Ernest Greenfield was a British archaeologist. He served with the Royal Air Force during the Second World War. During war service he became friends with Philip Rahtz who persuaded Greenfield to take up professional archaeology. His excavations included the Great Witcombe Roman Villa, Gloucestershire (1960–1973), and Chew Valley Lake, north Somerset (1953). Greenfield grew up in Sidcup, Kent and was a schoolboy when he set out single-handedly to excavate a Roman site at Horwood's Pit, St. Pauls Cray, whilst gravel extraction operations were being carried out in the 1930s. He was not popular with the gravel company, and subsequently contacted A. H. A. Hogg for help in the investigations.

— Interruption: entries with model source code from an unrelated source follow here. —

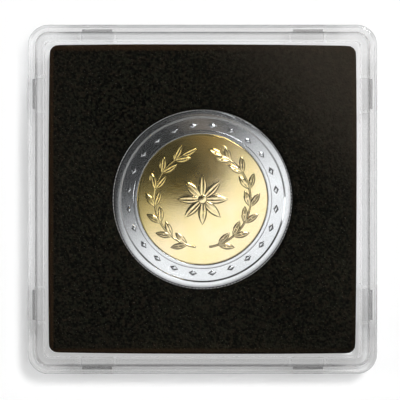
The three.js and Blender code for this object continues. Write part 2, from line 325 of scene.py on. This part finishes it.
def clear_plastic(name, scuff):
    """Glassy plastic with faint scuffs, and painted shade that greys its walls, moats and rims. Lamps
    shine through the windows, and into the sides that face them, but out of the far sides comes little of
    their light."""
    material, start = empty_material(name)
    place = start.node("ShaderNodeTexCoord", output="Object")
    across, up, height = place.axes()
    straight = capsule_width / 2 - capsule_corner
    past = [across.maths("MAXIMUM", abs(side) - straight, 0) for side in (across, up)]
    outward = (past[0] * past[0] + past[1] * past[1]) ** 0.5 + straight
    in_corner = across.maths("MINIMUM", abs(across), abs(up)).step(*corner_reach)
    at_front = (up / outward).step(*front_side)
    at_back = (up / outward).step(*back_side)
    upper = height.step(*above_seam)
    # Painted shade: grey over the walls above the seam, with darker lines near their outer face, less in the
    # corners
    painted_wall_shade = outward.step(*wall_reach) * wall_painted_shade * (1 - front_fade * at_front)
    painted_wall_shade = painted_wall_shade + outward.zone(*front_line) * at_front * front_painted_shade
    painted_wall_shade = painted_wall_shade + outward.step(*edge_reach) * edge_painted_shade
    painted_wall_shade = painted_wall_shade * (1 - corner_fade * in_corner) * upper
    # More painted shade in the moats and on the rims at the back and, less, at the front
    in_moat = outward.zone(*moat_reach) * height.zone(*moat_heights)
    painted_rim_shade = outward.step(*rim_reach) * upper
    painted_rim_shade = painted_rim_shade * (at_back * back_rim_painted_shade + at_front * front_rim_painted_shade)
    painted_shade = painted_wall_shade + in_moat * moat_painted_shade + painted_rim_shade
    scuffs = start.node("ShaderNodeTexNoise", {"Vector": place, "Scale": 900, "Detail": 4})
    ripple = start.node("ShaderNodeTexNoise", {"Vector": place, "Scale": 160, "Detail": 1})
    # The plastic's base colour carries the painted shade
    plastic = start.node(
        "ShaderNodeBsdfPrincipled",
        {
            "Base Color": painted_shade.colours(clear_colour, painted_shade_colour),
            "Roughness": 0.01 + scuff * scuffs.step(*scuffed_from),
            "IOR": 1.49,
            "Transmission Weight": 1,
            "Normal": start.node("ShaderNodeBump", {"Height": ripple, "Strength": 0.02, "Distance": 0.0002}),
        },
    )
    through_window = start.node("ShaderNodeBsdfTransparent", {"Color": window_light})
    outermost = outward.step(*outer_side)
    lamp_side = ((across * lamp_direction[0] + up * lamp_direction[1]) / outward).step(*lamp_side_edge)
    not_front = (up / outward).step(*front_shadow)
    lit_side = not_front + outermost * (lamp_side - not_front)
    wall_light = lit_side.colours(far_side_light, near_side_light)
    through_wall = start.node("ShaderNodeBsdfTransparent", {"Color": wall_light})
    on_wall_top = height.zone(*wall_top_heights) * outward.step(*wall_reach)
    slant = start.node("ShaderNodeLayerWeight", {"Blend": 0.5}, output="Facing").step(*slanting_from)
    slant = slant.maths("MAXIMUM", slant, on_wall_top)
    passing = start.node("ShaderNodeMixShader", {0: slant, 1: through_window, 2: through_wall})
    in_shadow = start.node("ShaderNodeLightPath", output="Is Shadow Ray")
    mixed = start.node("ShaderNodeMixShader", {0: in_shadow, 1: plastic, 2: passing})
    start.node("ShaderNodeOutputMaterial", {"Surface": mixed})
    return material


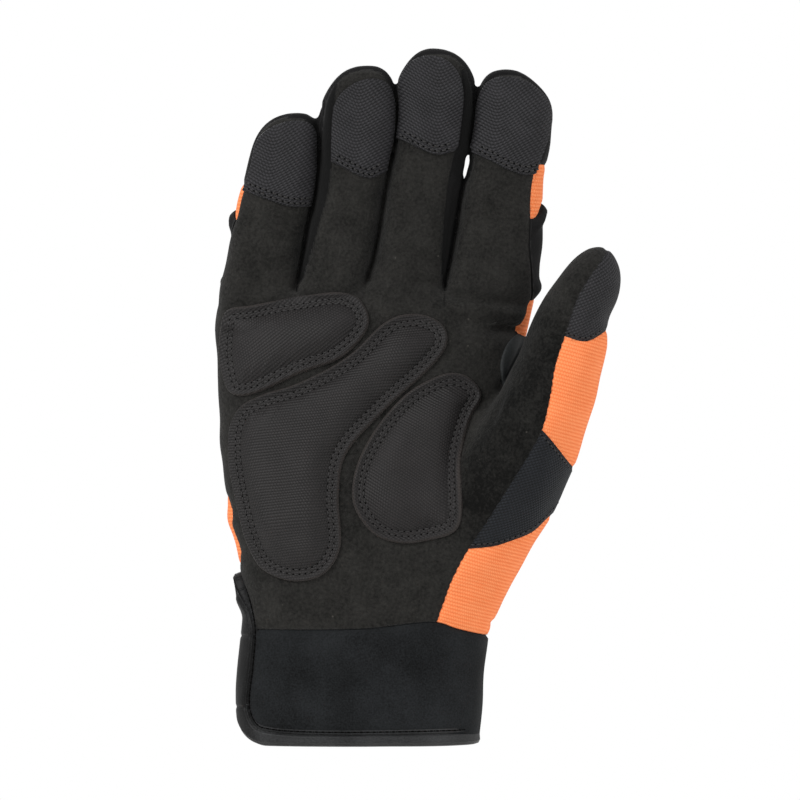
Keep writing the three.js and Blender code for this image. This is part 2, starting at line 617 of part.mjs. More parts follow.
// What is left of a solid beside the slit, with a margin to the slit's edges.
function besideSlit(solid, margin) {
  const [near, far] = [SLIT.near + margin, SLIT.far - margin];
  const gap = sidePrism([[near, LOW], [far, LOW], [far, HIGH], [near, HIGH]]);
  const side = prism([[-FAR, LOW], [SLIT_SIDE, LOW], [SLIT_SIDE, HIGH], [-FAR, HIGH]]);
  return solid.subtract(gap.intersect(side));
}

const edgeInset = TAPE + SEAM_GAP;
const cuffRing = layer(body, -CUFF_WALL, 0).intersect(insideCorner(edgeInset)).subtract(aboveCuff);
addNode("cuff", cuffRing.subtract(cutAlong(cuffSeam)).subtract(slitGap), NEOPRENE);

const bindingLine = smooth(BINDING_LINE, 16);
const bindingZone = prism(
  [...bindingLine, [-FAR, bindingLine.at(-1)[1]], [-FAR, LOW], [bindingLine[0][0], LOW]],
);
const aroundWall = (distance) => layer(body, -CUFF_WALL - distance, distance);
const tapeOutside = besideSlit(aroundWall(edgeInset).intersect(insideCorner(0)), edgeInset);
const tapeInside = besideSlit(aroundWall(SEAM_GAP).intersect(insideCorner(TAPE)), SEAM_GAP);
addNode("cuff_binding", tapeOutside.intersect(bindingZone).subtract(tapeInside), TAPE_CLOTH);

function strap() {
  const { thick, tab, foot, top, end, round } = STRAP;
  const shape = new THREE.Shape()
    .moveTo(LOOP.right - 1, foot) // into the loop, so that they join
    .lineTo(end - round, foot)
    .absarc(end - round, foot + round, round, -Math.PI / 2, 0)
    .absarc(end - round, top - round, round, 0, Math.PI / 2)
    .lineTo(LOOP.right - 1, top);
  const outline = shape.getPoints(5).map((p) => [p.x, p.y]);
  const cross = { near: (SLIT.near + SLIT.far - tab) / 2, far: (SLIT.near + SLIT.far + tab) / 2 };
  const over = edgeInset + SEAM_GAP;
  const under = -CUFF_WALL - edgeInset - SEAM_GAP;
  const loop = [[LOOP.left, foot], [LOOP.right, foot], [LOOP.right, top], [LOOP.left, top]];
  return wasm.Manifold.union([
    layer(body, SEAM_GAP, SEAM_GAP + thick).intersect(prism(outline, 0)),
    layer(body, over, over + tab).intersect(prism(loop, cross.near)),
    layer(body, under - tab, over + tab).intersect(prism(loop, cross.near, cross.far)),
    layer(body, under - tab, under).intersect(prism(loop, STRAP.sewn, cross.far)),
  ]);
}
addNode("wrist_strap", strap(), TAPE_CLOTH);

export default nodes;
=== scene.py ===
# %% [markdown]
# # An anti-vibration work glove, panel by panel
# The glove is sewn from suede, knit, woven and foam-backed panels round a hand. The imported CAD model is
# the frame: it gives the size and the place of each panel. This lesson makes the cloth that is seen.

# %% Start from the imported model
import math

import bpy
import numpy as np
from mathutils.bvhtree import BVHTree
from mathutils.kdtree import KDTree
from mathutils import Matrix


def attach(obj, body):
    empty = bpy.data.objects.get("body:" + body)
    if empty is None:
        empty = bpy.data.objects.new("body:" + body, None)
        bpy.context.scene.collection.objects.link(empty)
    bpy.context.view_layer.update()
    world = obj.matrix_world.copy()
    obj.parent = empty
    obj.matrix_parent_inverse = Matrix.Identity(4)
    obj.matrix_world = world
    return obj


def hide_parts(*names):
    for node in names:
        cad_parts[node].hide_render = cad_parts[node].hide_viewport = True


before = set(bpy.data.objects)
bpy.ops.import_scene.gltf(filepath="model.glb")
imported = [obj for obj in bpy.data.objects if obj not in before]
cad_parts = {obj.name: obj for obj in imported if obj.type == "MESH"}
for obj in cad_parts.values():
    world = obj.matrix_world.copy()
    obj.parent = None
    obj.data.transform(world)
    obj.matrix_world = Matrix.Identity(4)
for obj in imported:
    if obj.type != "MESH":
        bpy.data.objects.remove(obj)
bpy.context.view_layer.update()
MM = 0.001  # the shapes below are worked out in millimetres, and Blender works in metres
print("CAD nodes:", len(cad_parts))

# %% [markdown]
# ## Camera, floor and light
# The glove was photographed straight on to its palm with a long lens, on white, in soft light from all
# round. A big soft light at the upper left brings out the pads, a weaker one fills from the right, and two
# more stand behind and at the thumb's side, for the views of the back.

# %% Camera
FRAME_WIDE = 288.6  # the width of the view at the glove, mm
VIEW_CENTRE = (13.7, 123.8)  # the middle of the view, x and z in mm
LENS, SENSOR = 300.0, 36.0  # mm
OUTLINE_FRONT = 6  # how far the glove's outline lies in front of its middle, mm


def put(name, data):
    """A new object in the scene."""
    made = bpy.data.objects.new(name, data)
    bpy.context.scene.collection.objects.link(made)
    return made


camera_data = bpy.data.cameras.new("long lens")
camera_data.lens, camera_data.sensor_width = LENS, SENSOR
camera = put("camera", camera_data)
distance = FRAME_WIDE * LENS / SENSOR + OUTLINE_FRONT
camera.location = (VIEW_CENTRE[0] * MM, -distance * MM, VIEW_CENTRE[1] * MM)
camera.rotation_euler = (math.pi / 2, 0, 0)
bpy.context.scene.camera = camera
bpy.context.scene.view_settings.view_transform = "Standard"
print("camera distance, m:", round(distance * MM, 3))


# %% Small helpers for materials
def linear(hex_colour):
    """An sRGB hex colour as the linear colour that Blender wants."""
    parts = [int(hex_colour[i : i + 2], 16) / 255 for i in (1, 3, 5)]
    return tuple(c / 12.92 if c <= 0.04045 else ((c + 0.055) / 1.055) ** 2.4 for c in parts) + (1.0,)


def add(tree, kind, inputs=None, **settings):
    """Adds a node, sets it up, and sets or links its inputs. A node as an input means its first output."""
    made = tree.nodes.new(kind)
    for key, value in settings.items():
        setattr(made, key, value)
    for key, value in (inputs or {}).items():
        value = value.outputs[0] if isinstance(value, bpy.types.Node) else value
        if isinstance(value, bpy.types.NodeSocket):
            tree.links.new(value, made.inputs[key])
        else:
            made.inputs[key].default_value = value
    return made


def new_material(name):
    """An empty material and the tree to fill."""
    material = bpy.data.materials.new(name)
    material.use_nodes = True
    material.node_tree.nodes.clear()
    return material, material.node_tree


print("a mid grey, #808080, as a linear value:", round(linear("#808080")[0], 3))

# %% Floor and lights
MIDDLE = (0.02, 0.0, 0.12)  # the middle of the glove, which every light is turned to, m
ROOM_LIGHT = 0.42  # how much light the white room gives back
FLOOR_RADIUS, FLOOR_HEIGHT = 0.9, -0.12  # a round table top well below the cuff, m


def soft_light(name, place, size, watts):
    """A flat lamp of a size in metres, turned to the middle of the glove."""
    data = bpy.data.lights.new(name, "AREA")
    data.shape = "RECTANGLE"
    data.size, data.size_y = size
    data.energy = watts
    light = put(name, data)
    light.location = place
    x, y, z = (a - p for a, p in zip(MIDDLE, place))
    light.rotation_euler = (math.atan2(math.hypot(x, y), -z), 0, math.atan2(-x, y))


soft_light("key", place=(-0.95, -1.0, 1.0), size=(0.8, 0.8), watts=21)
soft_light("fill", place=(1.3, -0.9, 0.5), size=(0.9, 1.2), watts=7.5)
soft_light("back", place=(-0.3, 1.3, 0.9), size=(1.2, 0.8), watts=8)
soft_light("side", place=(1.3, 0.35, 0.4), size=(0.6, 0.9), watts=3.5)

world = bpy.data.worlds.new("white room")
bpy.context.scene.world = world
world.use_nodes = True
room = world.node_tree
room.nodes.clear()
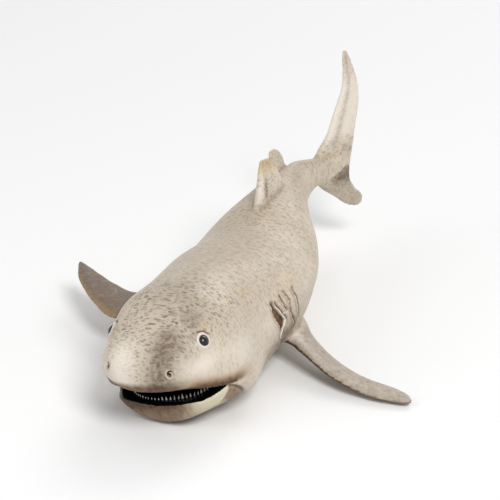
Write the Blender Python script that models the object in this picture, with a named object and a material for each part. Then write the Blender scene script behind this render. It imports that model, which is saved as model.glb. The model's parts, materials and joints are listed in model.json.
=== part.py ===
"""A moulded shark figurine with a wide open mouth, as one closed solid.

Sizes are in millimetres and become metres when a mesh is made. Most of the shark is laid out in
body coordinates: `along` runs from the snout tip down the middle line of the body, `out` is
toward the shark's left side and `up` is the height above the belly line. The finished body leans
a little onto its right side, because its left pectoral fin lies along the floor.

The part's own frame has its origin in the middle of the small flat under the belly, +Z up, the
snout toward -Y and the shark's left side toward +X.
"""

import math
from dataclasses import dataclass

import bmesh
import bpy
import numpy as np
from mathutils import Matrix, Vector

MM = 0.001

# Skin colour and surface of the moulded plastic
SKIN_COLOUR = (0.50, 0.43, 0.34, 1.0)
SKIN_ROUGHNESS = 0.45

# Pose of the body, lengths along the middle line and angles in degrees
HEAD_TURN = 8.4
HEAD_TURN_LENGTH = 50.0
TAIL_TURN = 36.0
TAIL_TURN_START = 118.0
TAIL_TURN_END = 137.0
LEAN = 5.2

# Where the floor meets the belly
FLAT_ALONG = 44.0
FLAT_OUT = -3.7
BELLY_CUT = 0.35

# Rounded snout
SNOUT_ROUND = 10.0
SNOUT_POWER = 2.6
NOSE_MESH_LENGTH = 3.5

# The lower jaw sits a little to the right of the skull
JAW_SHIFT = -0.9
JAW_SHIFT_END = 24.0
JAW_SHIFT_RUN = 12.0

# Mesh fineness
BODY_SIDES = 44
SNOUT_RINGS = 9
BODY_RINGS = 46
MIDDLE_LINE_STEPS = 900
SHARP_ANGLE = 35.0

# Mouth: the line of each lip in the side view, as (along, up), from the front to the corner
UPPER_LIP = ((1.5, 13.2), (5.0, 13.1), (10.0, 11.8), (14.0, 10.5), (18.2, 9.3))
LOWER_LIP = ((8.6, 7.8), (12.8, 8.0), (16.0, 8.6), (18.2, 9.1))
MOUTH_TWIST = 0.09
MOUTH_REACH = 24.0
MOUTH_FRONT_ALONG = -6.0
MOUTH_FRONT_UP = (13.4, 3.5)
LOWER_LIP_SLOPE_RUN = 1.3
LOWER_LIP_SLOPE_DROP = 0.9
GULLET_ALONG = 19.0
GULLET_UP = 8.8
GULLET_LENGTH = 18.4
GULLET_WIDTH = 23.0
GULLET_HEIGHT = 9.2

# Teeth of the lower jaw
TOOTH_COUNT = 19
TOOTH_HEIGHT = 0.9
TOOTH_WIDTH = 0.7
TOOTH_SET_BACK = 0.45
TOOTH_ROW_SPREAD = 74.0

# Eyes and nostrils, placed on the skin by (along, angle), with angle 0 at the side and 90 on top
EYE_ALONG = 12.5
EYE_ANGLE = 37.0
EYE_RADIUS = 2.2
EYE_SUNK = 1.0
LID_RADIUS = 1.95
LID_THICKNESS = 0.9
NOSTRIL_ALONG = 1.9
NOSTRIL_ANGLE = 22.0
NOSTRIL_RADIUS = 0.8
NOSTRIL_RAISED = 0.16

# Gill slits: how far the upper and the lower end of each lies before SHOULDER_ALONG, and the angles
# of those ends. The right fin sits higher on the body, so the right slits stop above its root.
GILL_TOP_BEFORE = (16.6, 14.0, 10.4, 7.0, 2.2)
GILL_FOOT_BEFORE = (11.8, 8.6, 6.0, 3.0, -0.4)
GILL_TOP_ANGLE = 25.0
GILL_FOOT_ANGLE_LEFT = -13.0
GILL_FOOT_ANGLE_RIGHT = 2.0
GILL_DEPTH = 0.8
GILL_SLOPE = 2.0
GILL_FLAP_RISE = 0.15
GILL_CLEARANCE = 0.5
GILL_STEPS = 7


@dataclass(frozen=True)
class Section:
    """One cross section of the body.

    `along` is its place from the snout tip, `half_width` half of its width, `top` and `bottom` the
    heights of the back and the belly, `widest` the height where it is widest. The two powers shape
    its upper and lower half: 2 is an ellipse and more is boxier.
    """

    along: float
    half_width: float
    top: float
    bottom: float
    widest: float
    upper_power: float
    lower_power: float


@dataclass(frozen=True)
class Blade:
    """One cross section of a fin: its leading point, its trailing point and its thickness."""

    lead: tuple
    trail: tuple
    thickness: float


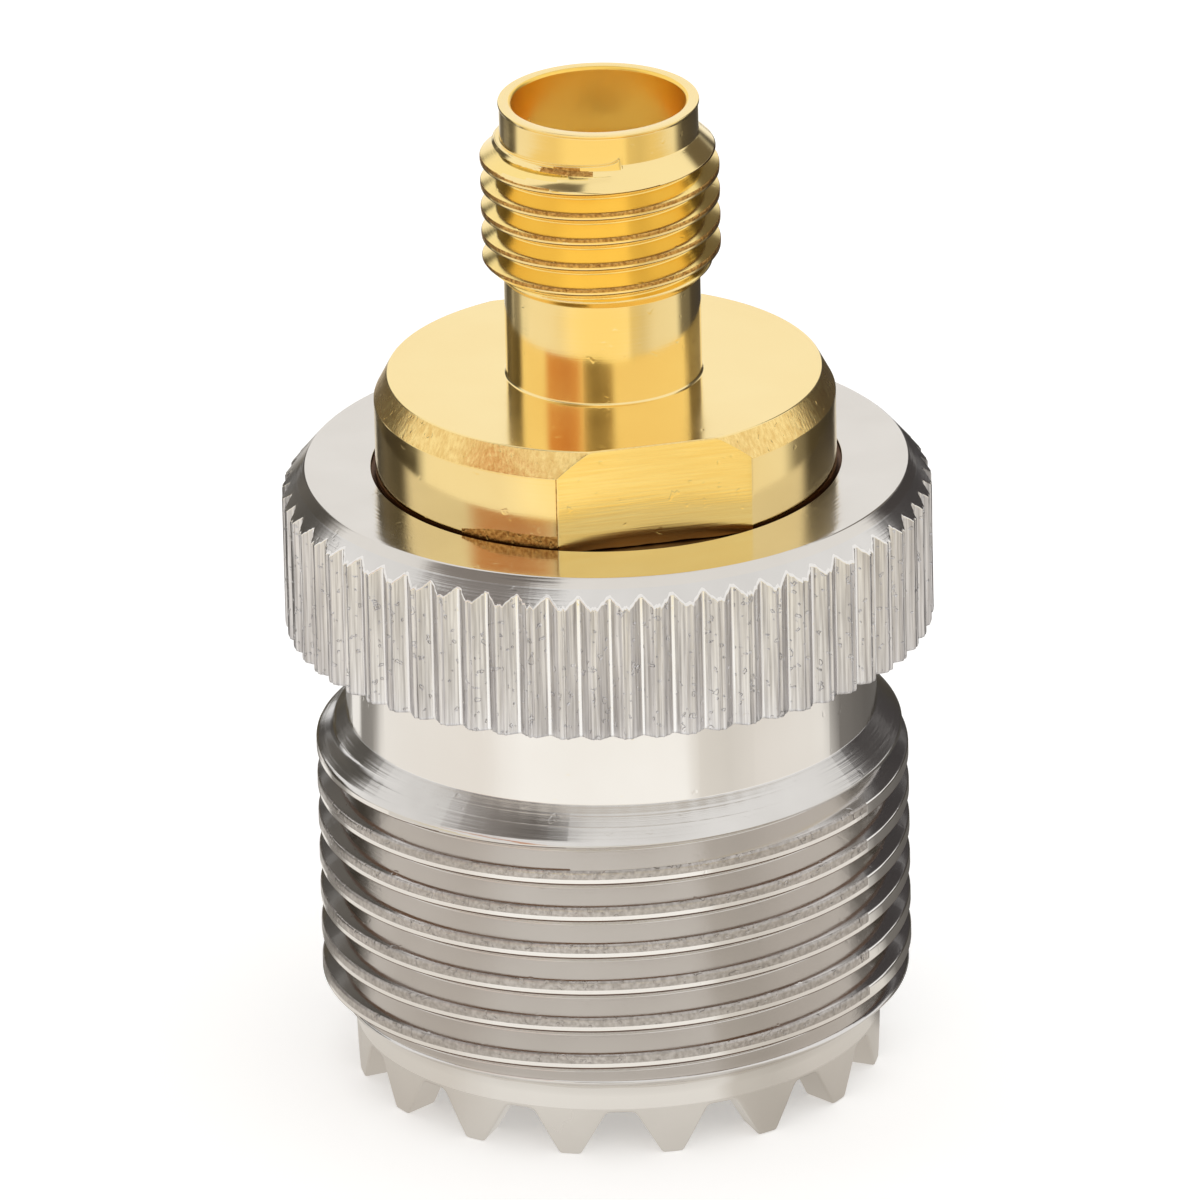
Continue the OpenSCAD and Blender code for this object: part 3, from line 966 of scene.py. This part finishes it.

Hogg later drew up a plan of the site, and sought further help for Greenfield from Norman Cook at Maidstone Museum. In a letter to Cook, preserved at the museum, Hogg stated that Greenfield 'had the right ideas, but was discouraged 'after having lost his finds and site notes off the back of his motorbike!' Later Greenfield set up a local archaeological group which discovered many new sites including the famous Lullingstone Villa.

== Bibliography ==
- Peter Leach, Lynne Bevan, Trevor Pearson (1998). "Great Witcombe Roman Villa, Gloucestershire A report on excavations by Ernest Greenfield 1960-1973"
- Unpublished letter from A. H. A. Hogg to N. Cook concerning Greenfield's early career (held in Maidstone Museum)
- Greenfield, E., 'Notes on the Archaeological Sites in the Cray Valley', The Transactions of the Dartford Antiquaries Society, 6 (1936)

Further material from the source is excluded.